La Chine et la Russie, quant à elles, ont soutenu que la communauté internationale devait apporter une aide économique et une aide au développement à l’Afghanistan sans la lier à d’autres enjeux, tels que les droits de l’homme, et privilégier le dialogue et l’engagement sans pression accrue. Les deux membres ont également appelé à plusieurs reprises au déblocage des avoirs gelés appartenant à la banque centrale afghane, dont la majeure partie a été saisie par les États-Unis après la prise de pouvoir des talibans en août 2021.
Ces divisions ont été mises en évidence lors des négociations ayant conduit au renouvellement du mandat de la MANUA en mars, où les membres du Conseil étaient en désaccord sur le libellé du préambule concernant l’aide au développement, la relance économique, le gel des avoirs, l’engagement et les femmes, la paix et la sécurité. (Pour plus d’informations, consultez notre article « What’s in Blue » du 17 mars .)
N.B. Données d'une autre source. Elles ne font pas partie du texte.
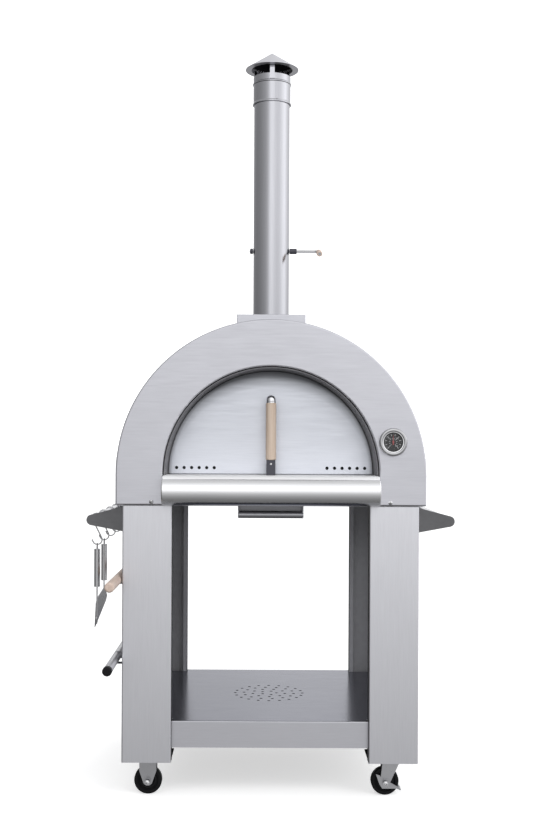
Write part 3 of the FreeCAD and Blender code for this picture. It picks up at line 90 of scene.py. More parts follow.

Les membres du Conseil ne sont pas parvenus à s’entendre sur la rédaction du dossier afghan depuis que le Japon, qui en avait la rédaction en 2024, a terminé son mandat de deux ans au Conseil en décembre 2024. Deux paires de membres du Conseil ont indiqué qu’ils étaient disposés à collaborer en tant que co-rédacteurs : la Chine et le Pakistan d’une part, et la République de Corée et les États-Unis d’autre part. Lors des discussions concernant le mandat de la MANUA, les membres ont convenu que les présidents du Conseil en février et mars – la Chine et le Danemark – dirigeraient les négociations. Au moment de la rédaction du présent rapport, les membres n’étaient pas parvenus à résoudre le différend concernant la rédaction.